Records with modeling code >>
>>>
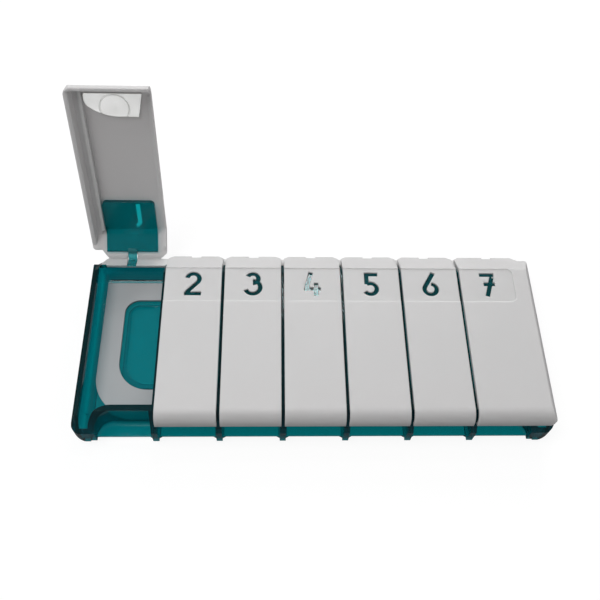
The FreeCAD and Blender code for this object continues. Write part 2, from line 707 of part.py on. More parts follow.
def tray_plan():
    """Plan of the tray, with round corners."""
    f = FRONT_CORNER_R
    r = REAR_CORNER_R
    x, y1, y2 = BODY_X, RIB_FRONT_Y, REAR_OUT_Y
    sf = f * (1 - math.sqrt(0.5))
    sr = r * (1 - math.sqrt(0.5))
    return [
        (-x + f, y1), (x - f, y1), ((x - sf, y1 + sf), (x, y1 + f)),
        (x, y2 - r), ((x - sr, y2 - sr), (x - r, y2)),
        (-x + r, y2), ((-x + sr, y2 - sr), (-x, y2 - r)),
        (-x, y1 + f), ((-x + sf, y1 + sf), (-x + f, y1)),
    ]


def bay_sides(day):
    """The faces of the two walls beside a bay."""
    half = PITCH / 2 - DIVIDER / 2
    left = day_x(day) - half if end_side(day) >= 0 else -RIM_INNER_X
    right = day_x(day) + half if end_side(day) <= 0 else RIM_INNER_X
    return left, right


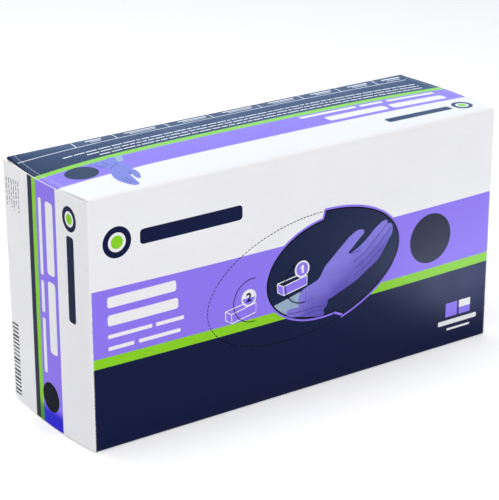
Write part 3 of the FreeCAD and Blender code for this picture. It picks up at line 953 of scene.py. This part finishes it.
<<<
What you have to do >>
Using the listing above, please repeat every entry exactly.

Final result >>
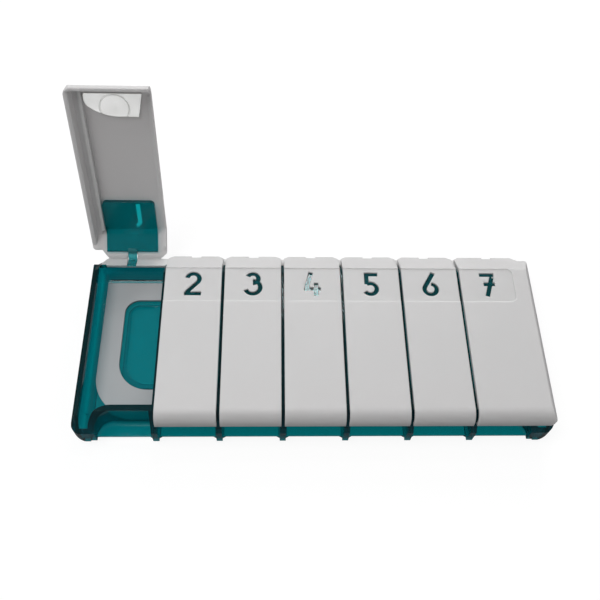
The FreeCAD and Blender code for this object continues. Write part 2, from line 707 of part.py on. More parts follow.
def tray_plan():
    """Plan of the tray, with round corners."""
    f = FRONT_CORNER_R
    r = REAR_CORNER_R
    x, y1, y2 = BODY_X, RIB_FRONT_Y, REAR_OUT_Y
    sf = f * (1 - math.sqrt(0.5))
    sr = r * (1 - math.sqrt(0.5))
    return [
        (-x + f, y1), (x - f, y1), ((x - sf, y1 + sf), (x, y1 + f)),
        (x, y2 - r), ((x - sr, y2 - sr), (x - r, y2)),
        (-x + r, y2), ((-x + sr, y2 - sr), (-x, y2 - r)),
        (-x, y1 + f), ((-x + sf, y1 + sf), (-x + f, y1)),
    ]


def bay_sides(day):
    """The faces of the two walls beside a bay."""
    half = PITCH / 2 - DIVIDER / 2
    left = day_x(day) - half if end_side(day) >= 0 else -RIM_INNER_X
    right = day_x(day) + half if end_side(day) <= 0 else RIM_INNER_X
    return left, right


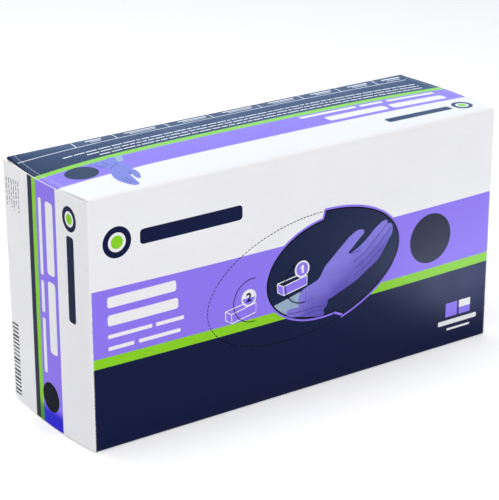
Write part 3 of the FreeCAD and Blender code for this picture. It picks up at line 953 of scene.py. This part finishes it.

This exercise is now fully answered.